Identitas tunggal yang dominan itu, di sisi lain, membuat para ekstremis seperti Reza melihat realitas sosial secara rigid dan simplistik. Mereka cenderung mempersepsi dunia dari kacamata sempit kami atau mereka, dan menegasikan adanya kategori kita yang inklusif, yang dapat meretas petak-petak sosial yang plural (Fuad Hassan, 2002). Simak, misalnya, saat Reza menuturkan pandangannya tentang kaum Syiah di Indonesia.

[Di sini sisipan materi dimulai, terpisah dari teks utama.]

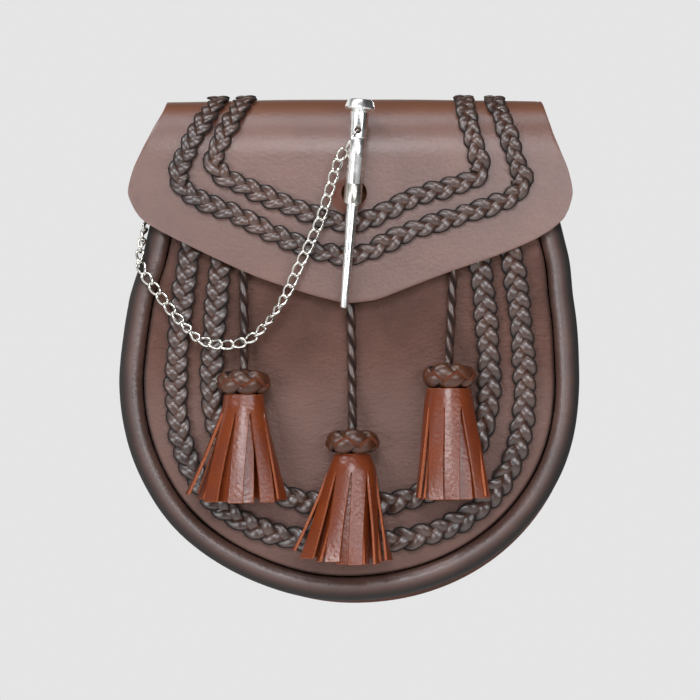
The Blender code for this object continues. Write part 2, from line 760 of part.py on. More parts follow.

“Langkah pertama (untuk menghadapi Syiah) adalah perundingan dulu. Kalau nggak mau (kembali) dengan Islam, nggak mau tunduk dengan syariat, itu baru bisa diperangi… (Menurut) hukum asalnya mereka sudah menyebarkan kesesatan sebagaimana nabi-nabi palsu.
(Jadi harus dibagaimanakan?)
“Dieksekusi”.
Orang-orang dengan pandangan radikal seperti Reza cenderung sulit menerima gagasan bahwa seseorang semestinya justru membangun identitas sosial yang majemuk. Dengan identitas yang majemuk, individu akan dengan mudah menemukan titik-titik temu dengan banyak orang yang berbeda-beda. Dengan demikian, potensi-potensi konflik dapat diredam sejak awal.
Sebagaimana Uskup Soegijapranata saat ditanya tentang loyalitasnya kepada Vatikan dan bangsanya, ia dengan mantap menjawab: “Saya 100% Katolik dan 100% Indonesia.” Orang-orang seperti Soegija paham betul bahwa, tak seperti batu kali, identitas sosial itu plastis dan elastis!